Al revés de otros cuenteros, yo no puedo decir que tuve una abuela, abuelo, madre, padre que me contaran cuentos en escenarios más o menos idílicos.
Tuve sí, un padre que todos los días me contaba la vida de gente y sitios fantásticos que yo nunca creía que fuesen reales. Había la de un jugador fabuloso de basket a quien llamaban de “hormiga” de lo pequeño que era, de un médico que era un delantero tremendo y que no cobraba a las personas más humildes por sus servicios y, incluso, la de una isla donde de un lado era desierta y del otro llovía todos los días, volviéndola verde como solo los sueños consiguen producir.
Para comprobar esta última estória, que de todas era la que yo menos creía, me enseñaba una negra caja de plástico llena de cigarros, una botella de ron miel que sólo sería abierta en la boda de mi hermana (a mí provocando celos inmensos) y una foto dél cerca de un tal de Teíde que desde niño me fue dicho que era un vulcano. Pero yo veía un desierto. Sin verde. Sin la lluvia que me contaba que había.
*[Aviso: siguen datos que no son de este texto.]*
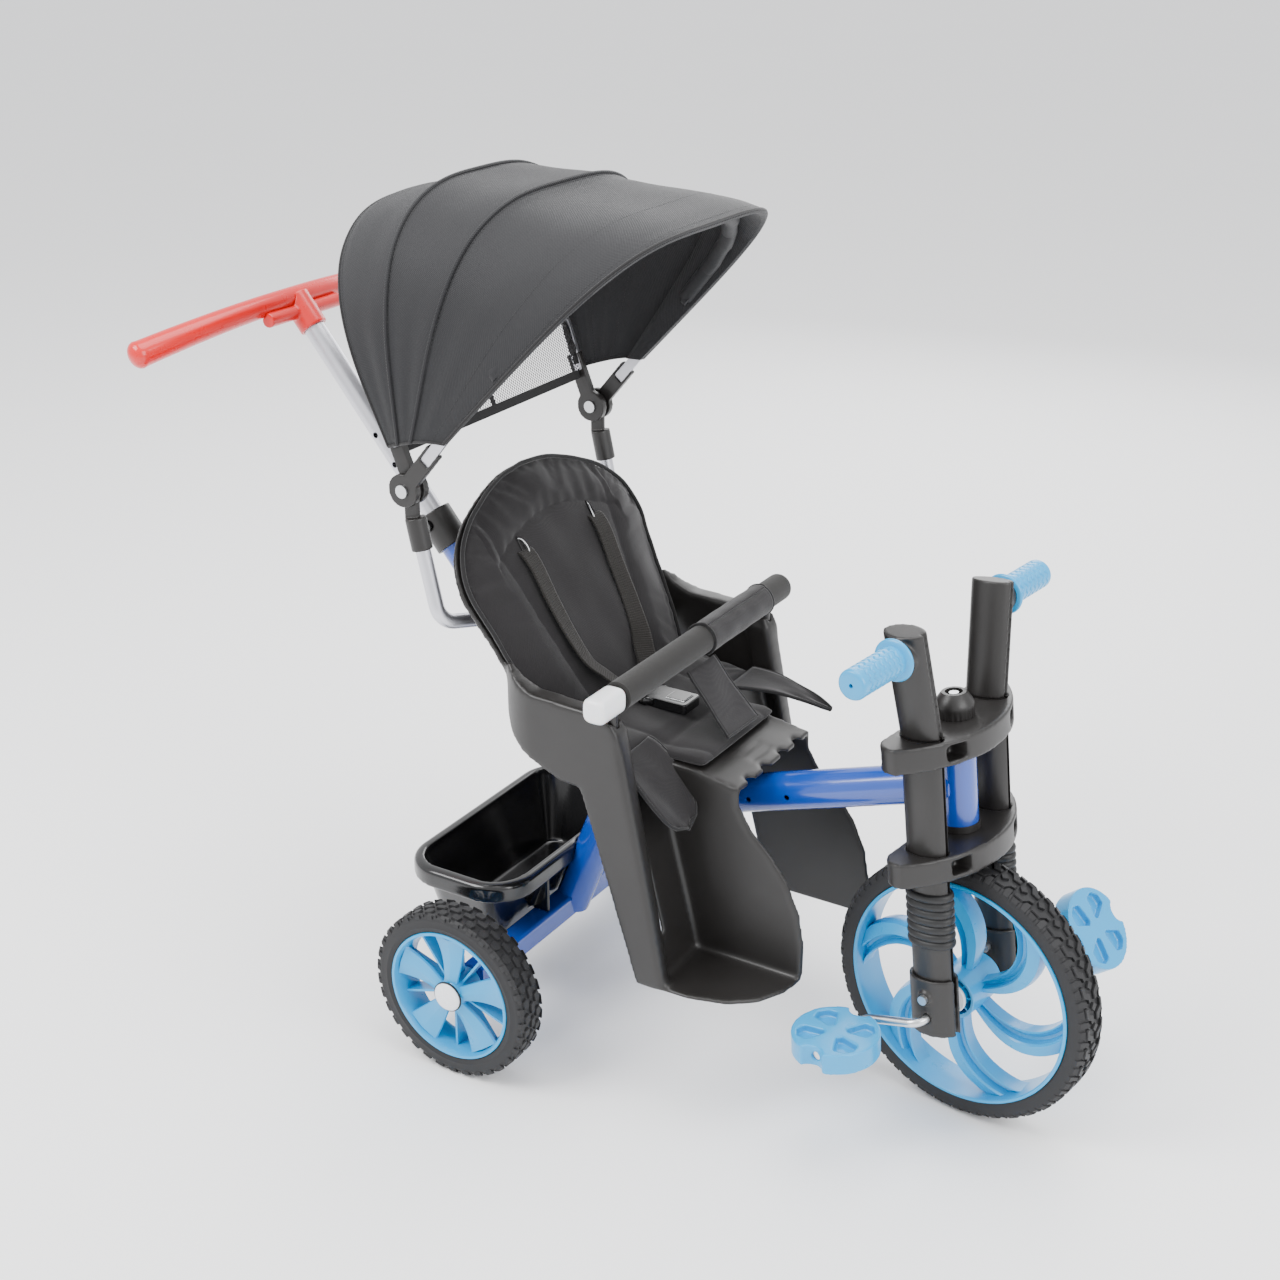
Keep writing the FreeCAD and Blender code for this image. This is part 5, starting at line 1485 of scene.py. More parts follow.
# ------------------------------------------------------------------ seat
@dataclass
class Seat:
    """The moulded bucket and its one-piece padded liner."""

    shop: Shop
    lean: float = math.radians(28.4)
    outline: tuple[tuple[float, float], ...] = ((-14, 128), (60, 148), (142, 161), (178, 168), (213, 160),
                                                (244, 132), (266, 90), (281, 45), (286, 0))
    arm_inner: float = 153 * MM
    horn_half: float = 83 * MM
    wall_x: float = 164.5 * MM

    def __post_init__(self) -> None:
        """Place the back's plane from the rear axle."""
        self.axle = self.shop.pivot("left_wheel_spin").x
        self.foot = Vector((self.axle + 83.5 * MM, 0, 385 * MM))
        self.rise = Vector((-math.sin(self.lean), 0, math.cos(self.lean)))
        self.out = Vector((math.cos(self.lean), 0, math.sin(self.lean)))

    def on_back(self, along: float, out: float, y: float) -> Vector:
        """A point near the back: along its slope, out from the liner's face and across, in millimetres."""
        return self.foot + self.rise * (along * MM) + self.out * (out * MM) + ACROSS * (y * MM)

    def rim_point(self, angle: float, inset: float) -> tuple[float, float]:
        """The back's outline at a bearing from its middle, drawn in by an inset.

        Args:
            angle: the bearing, from straight across towards the top.
            inset: how far inside the outline.

        Returns:
            The place along the slope and across, in millimetres.
        """
        centre = 140.0
        corners = curve_through([Vector((half, along - centre, 0)) for along, half in self.outline], 6)
        bottom = [Vector((share * 128.0, -14 - centre - 10 * (1 - share ** 2), 0)) for share in (0.0, 0.25, 0.5, 0.75)]
        ring = bottom + corners
        folded = angle if math.cos(angle) >= 0 else math.pi - angle
        folded = math.atan2(math.sin(folded), math.cos(folded))
        best = ring[-1]
        for low, high in zip(ring, ring[1:]):
            first = math.atan2(low.y, low.x)
            second = math.atan2(high.y, high.x)
            if first <= folded <= second:
                share = (folded - first) / max(1e-6, second - first)
                best = low.lerp(high, share)
                break
        else:
            best = ring[0] if folded < 0 else ring[-1]
        reach = max(0.1, best.length - inset)
        sign = 1.0 if math.cos(angle) >= 0 else -1.0
        return centre + reach * math.sin(folded), sign * reach * math.cos(folded)

    def build(self) -> None:
        """Make the shell, the liner's parts, its binding, its flaps and the straps' slots."""
        shell = moulded("SeatBucket", [self.shop.nodes["seat_shell"]], 2.7 * MM, 12, 0.32, self.rails())
        self.shop.fit(shell, "frame", "black_plastic", "seat_shell")
        back = self.back_pad()
        seat = self.cushion()
        self.back_surface = back
        self.seat_surface = seat
        self.edge_binding()
        self.flaps()
        self.slots()

    def rails(self) -> list[bpy.types.Object]:
        """The broad posts that run from the arms down the outer front edges of the leg wells."""
        made = []
        for side in (-1.0, 1.0):
            rings = []
            for number in range(13):
                share = number / 12
                z = (432 - 284 * share) * MM
                front = (176 + 0.203 * (424 - z / MM)) * MM
                outer = 176.0
                inner = 149.5 + 7.0 * share
                depth = (30 - 4 * share) * MM
                rings.append([Vector((self.axle + x, side * y * MM, z)) for x, y in
                              ((front - depth, outer), (front - 5 * MM, outer), (front, outer - 5), (front, inner + 4),
                               (front - 4 * MM, inner), (front - depth, inner))])
            made.append(Draft().loft(rings).piece(f"rail_{side:+.0f}"))
        return made

    def back_pad(self) -> bpy.types.Object:
        """The back of the liner: blown up like a real pad, then quilted along its seams."""
        rings = []
        steps = 96
        for share, out, inset in ((0.03, -2.5, 0.5), (0.4, -2.5, 0.5), (0.75, -2.5, 0.5), (0.93, -2.8, 0.5),
                                  (0.985, -4.5, 0.5), (1.0, -8.0, 0.5), (0.985, -12.6, 0.5), (0.93, -15.0, 0.5),
                                  (0.5, -15.0, 0.5), (0.03, -15.0, 0.5)):
            ring = []
            for number in range(steps):
                along, y = self.rim_point(math.tau * number / steps, inset)
                ring.append(self.on_back(140 + (along - 140) * share, out, y * share))
            rings.append(ring)
        obj = Draft().loft(rings).piece("LinerBack")
        remesh(obj, 4.2 * MM)
        blow_up(obj, 4.0, 6.0 * MM, lambda point: self.out_of(point) < -9.5)
        sub = obj.modifiers.new("fine", "SUBSURF")
        sub.levels = 1
        sub.render_levels = 1
        settle(obj)
        self.quilt(obj)
        obj.data.polygons.foreach_set("use_smooth", [True] * len(obj.data.polygons))
        self.shop.fit(obj, "frame", "pad_fabric", "seat_pad")
        return obj

    def out_of(self, point: Vector) -> float:
        """How far a point stands out of the liner's face, in millimetres."""
        return (point - self.foot).dot(self.out) / MM

    def seam_depth(self, along: float, y: float) -> float:
        """How deep the quilting is at a place on the back.

        Args:
            along: millimetres up the slope.
            y: millimetres across.

        Returns:
            A signed height in millimetres: below zero in a seam, above zero between seams.
        """
        side = abs(y)
        bolster = side - (62.0 + 46.0 * max(0.0, min(1.0, along / 215.0)))
        band_low = 228.0 - 30.0 * (side / 112.0) ** 2
        band = along - band_low
        height = 0.0
        near_bolster = abs(bolster)
        height += 2.4 * (1 - math.exp(-near_bolster / 9.0)) - 2.4
        if side < 118:
            near_band = abs(band)
            height += 2.8 * (1 - math.exp(-near_band / 8.0)) - 2.8
            if band > 0:
                height += 3.4 * math.sin(math.pi * min(1.0, band / 52.0))
                height += 0.55 * math.sin(y / 3.2 + 0.7 * math.sin(y / 17.0)) * math.exp(-band / 16.0)
        if bolster > 0:
            height += 2.6 * math.sin(math.pi * min(1.0, bolster / 62.0))
        height += 0.9 * hash_wave(along / 34.0, y / 29.0)
        gather = math.exp(-near_bolster / 13.0) * 0.35 * math.sin(along / 4.3 + math.sin(along / 19.0))
        return height + gather

    def quilt(self, obj: bpy.types.Object) -> None:
        """Press the seams into the pad's face."""
        for vertex in obj.data.vertices:
            out = self.out_of(vertex.co)
            if out < -9.0:
                continue
            along = (vertex.co - self.foot).dot(self.rise) / MM
            share = min(1.0, (out + 9.0) / 5.0)
            vertex.co += self.out * (self.seam_depth(along, vertex.co.y / MM) * share * MM)

    def half_seat(self, x: float) -> float:
        """Half the cushion's width at a distance ahead of the rear axle."""
        share = max(0.0, min(1.0, (x - (self.wall_x - 13 * MM)) / (22 * MM)))
        ease = share * share * (3 - 2 * share)
        return (self.arm_inner - 2.5 * MM) + (self.horn_half - 1 * MM - self.arm_inner) * ease

    def cushion(self) -> bpy.types.Object:
        """The seat cushion: crowned, dished in the middle, narrow over the horn."""
        rings = []
        count = 30
        for number in range(count + 1):
            share = number / count
            x = (72 + 152 * share) * MM
            pan = (372.5 - 10 * min(1.0, share * 1.6)) * MM
            top = pan + (13.5 + 5 * (1 - share) ** 3) * MM
            half = self.half_seat(x)
            nose = 1.0 if share < 0.9 else math.sqrt(max(0.02, 1 - ((share - 0.9) / 0.1) ** 2))
            ring = []
            for turn in range(48):
                angle = math.tau * turn / 48
                a = math.copysign(abs(math.cos(angle)) ** 0.28, math.cos(angle))
                b = math.copysign(abs(math.sin(angle)) ** 0.5, math.sin(angle))
                middle = (top + pan) / 2
                ring.append(Vector((self.axle + x, half * a * (0.97 + 0.03 * nose),
                                    middle + (top - pan) / 2 * b * nose)))
            rings.append(ring)
        obj = Draft().loft(rings).piece("LinerSeat")
        remesh(obj, 4.2 * MM)
        blow_up(obj, 3.5, 5.0 * MM, lambda point: point.z < 0.3735)
        sub = obj.modifiers.new("fine", "SUBSURF")
        sub.levels = 1
        sub.render_levels = 1
        settle(obj)
        for vertex in obj.data.vertices:
            x = (vertex.co.x - self.axle) / MM
            y = vertex.co.y / MM
            if vertex.co.z < 0.370:
                continue
            seam = abs(abs(y) - (62 + 10 * math.sin(x / 60.0)))
            sink = 1.7 * math.exp(-seam / 6.0) + 1.2 * math.exp(-((x - 160) / 7.0) ** 2) * (1 if abs(y) > 80 else 0)
            vertex.co.z += (0.8 * hash_wave(x / 30.0, y / 26.0) - sink) * MM
        obj.data.polygons.foreach_set("use_smooth", [True] * len(obj.data.polygons))
        self.shop.fit(obj, "frame", "pad_fabric")
        return obj

    def edge_binding(self) -> None:
        """The bound edge sewn round the back."""
        path = []
        for number in range(150):
            angle = math.radians(-62) + math.radians(304) * number / 149
            along, y = self.rim_point(angle, 1.8)
            path.append(self.on_back(along, -6.6 + 0.3 * math.sin(number * 0.9), y))
        obj = Draft().tube(path, 2.6 * MM, 8).piece("LinerBinding")
        obj.data.materials.append(self.shop.finishes.binding)
        self.shop.fit(obj, "frame", "pad_fabric", own=True)

    def flaps(self) -> None:
        """The two tongues that lie over the tops of the leg wells, with bound edges."""
        for side, tip, lift in ((-1.0, (232.0, 110.0, 300.0), 0.0), (1.0, (268.0, 126.0, 362.0), 1.0)):
            rows = []
            edge_low: list[Vector] = []
            edge_high: list[Vector] = []
            steps = 22
            for number in range(steps + 1):
                share = number / steps
                centre_y = 114.0 + (tip[1] - 114.0) * share
                if lift:
                    half = 31.0 * (1 - share) ** 0.8 + 1.5
                    x = 158 + (tip[0] - 158) * share
                    z = 379 - (379 - tip[2]) * share ** 1.4 + 5 * math.sin(math.pi * share)
                else:
                    half = 36.0 * math.sqrt(max(0.0, 1 - max(0.0, (share - 0.5) / 0.5) ** 2.4)) + 1.2
                    fall = min(1.0, share * 1.2)
                    x = 152 + 24 * math.sin(fall * math.pi / 2) + 46 * share ** 1.8
                    z = 380.5 - 3 * share - 70 * (1 - math.cos(share * math.pi / 2)) ** 0.95
                row = []
                for place in range(15):
                    across = place / 14 * 2 - 1
                    cup = (3.5 - 2 * lift) * across ** 2
                    wave = 1.4 * hash_wave(share * 5 + side, across * 2.0) * share
                    row.append(Vector((self.axle + (x + cup * 0.4 + wave) * MM, side * (centre_y + across * half) * MM,
                                       (z + cup + wave) * MM)))
                rows.append(row)
                edge_low.append(row[0])
                edge_high.append(row[-1])
            cloth = ClothSheet(rows)
            label = "Far" if side > 0 else "Near"
            obj = cloth.piece(f"Flap{label}", 3.2 * MM)
            self.shop.fit(obj, "frame", "pad_fabric")
            border = edge_low + rows[-1][1:-1] + list(reversed(edge_high))
            trim = Draft().tube(border, 2.0 * MM, 8).piece(f"Flap{label}Binding")
            trim.data.materials.append(self.shop.finishes.binding)
            self.shop.fit(trim, "frame", "pad_fabric", own=True)
            declare(obj, cloth)

    def slots(self) -> None:
        """Corded slots in the back with the thin steel edge of each ring."""
        loops = Draft()
        rings = Draft()
        for side in (-1.0, 1.0):
            path = []
            for number in range(28):
                turn = math.tau * number / 28
                along = 200 + 15.0 * math.sin(turn)
                y = side * (68 + 3.4 * math.cos(turn))
                path.append(self.surface(along, y, 0.4))
            loops.tube(path, 1.0 * MM, 6, looped=True)
            wire = [self.surface(200 + a, side * (67 + b), c) for a, b, c in
                    ((13.0, 1.0, 0.2), (10.0, -1.5, 2.0), (2.0, -3.4, 3.0), (-6.0, -3.0, 2.4), (-11.0, -1.0, 1.0))]
            rings.tube(curve_through(wire, 5), 0.9 * MM, 8)
        cord = loops.piece("SlotCording")
        cord.data.materials.append(self.shop.finishes.binding)
        self.shop.fit(cord, "frame", "pad_fabric", own=True)
        wire_piece = rings.piece("SlotRings")
        self.shop.fit(wire_piece, "frame", "zinc_steel")

    def surface(self, along: float, y: float, lift: float) -> Vector:
        """The point on the quilted back at a place, lifted off it in millimetres."""
        start = self.on_back(along, 40, y)
        hit = self.tree().ray_cast(start, -self.out, 0.08)
        base = hit[0] if hit[0] is not None else self.on_back(along, 0, y)
        return base + self.out * (lift * MM)

    def tree(self) -> BVHTree:
        """A search tree of the finished back."""
        if not hasattr(self, "_tree"):
            mesh = self.back_surface.data
            self._tree = BVHTree.FromPolygons([v.co.copy() for v in mesh.vertices],
                                              [tuple(p.vertices) for p in mesh.polygons])
        return self._tree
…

Sin nadie alrededor ¿Como creerlo entonces?
La caja de cigarros fue tirada a la basura para evitar que yo empezara a fumar en la edad, esa, en que todos tenemos ganas de ser adultos sin que lo seamos o comprendamos lo que quiere decir eso.
La botella sigue cerrada como antes, pues a mi hermana no le gusta el alcohol y mi padre ya no estuve en su boda.
Y la isla mágica, ¡jo!, existe!!! Y con gente dentro. Gente que toma café leche leche, bebe Dorada, coge guaguas, come carne con papas, pero, sobretodo, con gente apasionante que me haz recordar que hay magia en el aire y que hay que respirarla, vivirla y contarla. Gente que me haz recordar que mi padre talvez siga por ahí en islas mágicas ayudándome a alimentar estos cuentos que hoy os he traído aquí.